The baseball alumni, Narleski said, are “very excited about what has been built there, and I think we’ve all played a part. We’ve all donated time, all donated money, and just want to see the program continue to succeed like this.

“It’s great to talk about it, and the fact that everybody knows about [UVa] in college baseball is great, too. They say, `Virginia’s got a great program.’ You didn’t have that in the `70s, `80s, `90s.”

Narleski graduated from UVa nearly two decades before O’Connor arrived. Even so, Narleski said, the staff has always made him feel part of the program.

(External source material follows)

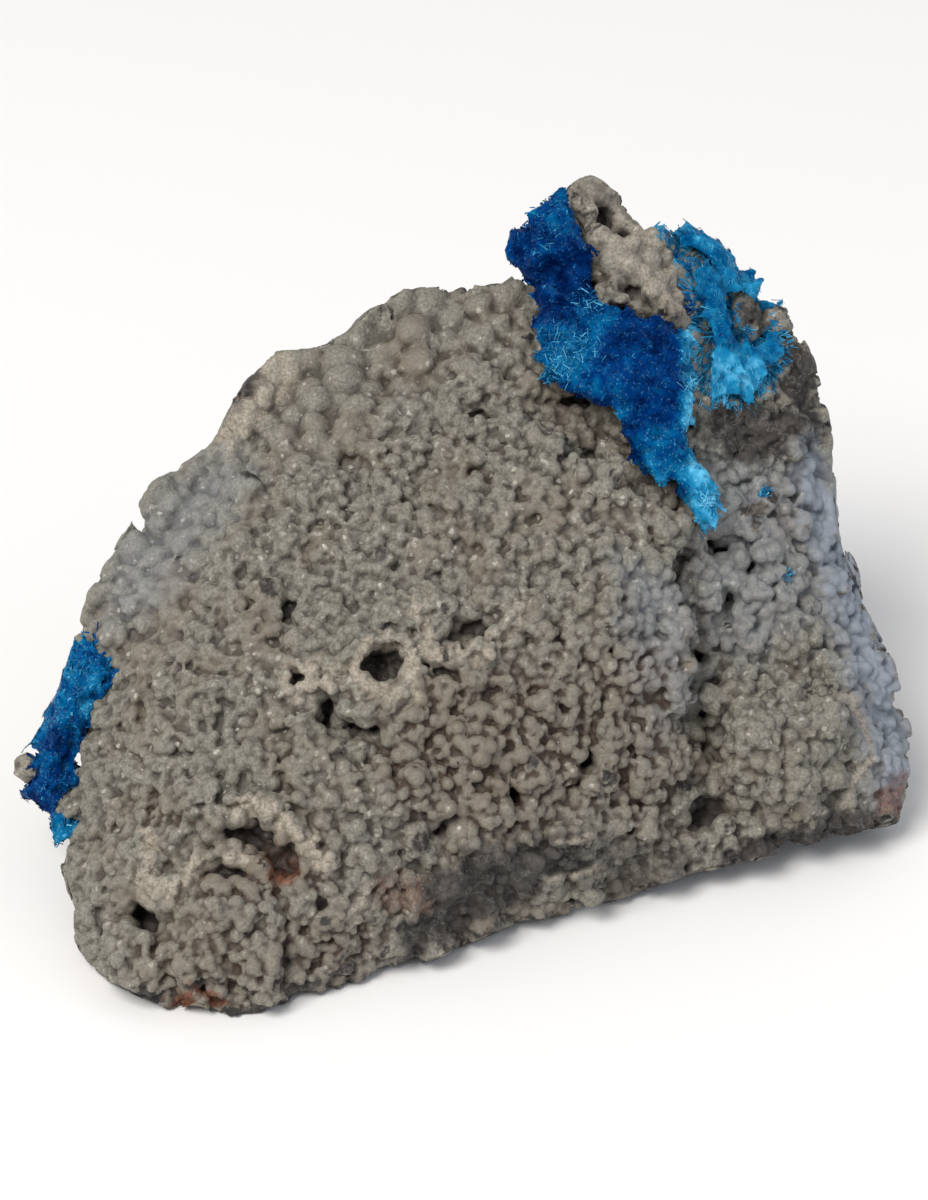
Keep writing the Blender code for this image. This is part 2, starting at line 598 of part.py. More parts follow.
def build_left(block, knob, finish):
    """The band of cavansite on the left edge."""
    bm = bmesh.new()
    for corners in LEFT_BAND:
        add_hull(bm, [seen(*p) for p in corners])
    band = add_object("cavansite_left", bm, finish)
    grow_crystals(band, [block, knob], LEFT_TRIANGLES, seen(*LEFT_HEART))
    return band


def build_knob():
    """The small ball of crust at the tip of the left band."""
    bm = bmesh.new()
    add_lobe(bm, seen(*LEFT_KNOB), LEFT_KNOB_RADIUS, LEFT_KNOB_FLATNESS, subdivisions=1)
    return add_object("crust_knob", bm, material("pale grey crust", PALE_CRUST_COLOUR, CRUST_ROUGHNESS))


def main():
    """Builds the specimen in an empty scene."""
    for obj in list(bpy.data.objects):
        bpy.data.objects.remove(obj)
    block = build_matrix()
    blue = material("cavansite", CAVANSITE_COLOUR, CAVANSITE_ROUGHNESS)
    build_crest(block, blue)
    build_flank(block, blue)
    build_left(block, build_knob(), blue)


main()
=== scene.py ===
"""Looks of a cavansite specimen: a block of basalt under a knobbly grey crust, with clusters of blue blades.

Sizes are in millimetres and become metres where a mesh is made. Places on the display side are given as they
are seen in a frame of 928 by 1200 pixels, and are found on the block by a line of sight from the eye.
"""

from __future__ import annotations

import itertools
import json
import logging
import math
from dataclasses import dataclass
from enum import Enum
from typing import Callable

import bmesh
import bpy
import numpy as np
from mathutils import Matrix, Vector
from mathutils.bvhtree import BVHTree
from mathutils.kdtree import KDTree

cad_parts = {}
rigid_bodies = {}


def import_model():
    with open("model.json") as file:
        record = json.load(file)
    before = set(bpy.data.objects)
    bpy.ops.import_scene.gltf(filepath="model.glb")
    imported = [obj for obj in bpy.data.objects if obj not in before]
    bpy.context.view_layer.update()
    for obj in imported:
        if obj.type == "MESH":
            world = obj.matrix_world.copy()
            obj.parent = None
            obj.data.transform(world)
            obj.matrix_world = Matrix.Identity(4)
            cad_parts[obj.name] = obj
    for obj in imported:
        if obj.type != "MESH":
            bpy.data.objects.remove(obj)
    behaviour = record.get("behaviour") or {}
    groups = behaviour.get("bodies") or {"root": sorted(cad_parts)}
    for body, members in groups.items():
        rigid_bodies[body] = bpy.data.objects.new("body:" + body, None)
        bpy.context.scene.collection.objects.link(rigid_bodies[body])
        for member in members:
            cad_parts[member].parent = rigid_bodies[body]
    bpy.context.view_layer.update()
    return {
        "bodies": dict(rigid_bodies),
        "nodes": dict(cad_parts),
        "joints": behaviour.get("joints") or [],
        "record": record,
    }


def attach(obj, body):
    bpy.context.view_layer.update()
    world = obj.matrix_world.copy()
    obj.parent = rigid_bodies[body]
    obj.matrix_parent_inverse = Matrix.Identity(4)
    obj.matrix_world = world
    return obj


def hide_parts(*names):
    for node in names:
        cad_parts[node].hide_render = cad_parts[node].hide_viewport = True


LOG = logging.getLogger("cavansite_specimen")
MM = 0.001
BODY = "root"

Pixels = list[tuple[float, float]]
PitFrames = list[tuple[np.ndarray, np.ndarray]]


# Shared tools: where things are seen, smooth randomness, meshes and nodes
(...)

“Any time I reach out, trying to make a connection, they’re quick with a note back, thanking you for support, and any time I’m down [in Charlottesville], we connect there,” Narleski said. “They’ve always been great. It’s good to see them, and I think the alumni feel like what [the coaching staff has] done in kind of putting us on the map is tremendous. I’m very proud. Everybody’s proud.”

That includes the players who in 2009 helped Virginia advance to the College World Series for the first time, a group that included Wilson, Danny Hultzen, John Hicks, Steven Proscia, Phil Gosselin, Keith Werman, Dan Grovatt, Jarrett Parker and Tyler Cannon, now a student assistant coach on O’Connor’s staff.

Two years later, the `Hoos made it back to Omaha with a team that included Wilson, Hultzen, Hicks, Werman, Proscia, Jared King, John Barr, Will Roberts and Kyle Crockett.

That was Wilson’s senior season. To follow the CWS as a fan, he said, isn’t easy.

“It’s much more stressful to watch than it is to play in it,” Wilson said. “You just want so badly for the guys on the team you know and the coaches you played for, to succeed. There are so many emotions running through you.”

Wilson is part of a text group that includes about a dozen former players, and their phones are rarely silent when the Cavaliers are on TV, as they will be Friday against Ole Miss at 8 p.m. Eastern. ESPN will carry the game.

“I think that just re-emphasizes the passion guys have for that team,” Williams said. “I think it’s rare so many guys want to come together and cheer for a team they’re no longer a part of. Everybody’s still fully engaged. It’s Wahoo Nation.”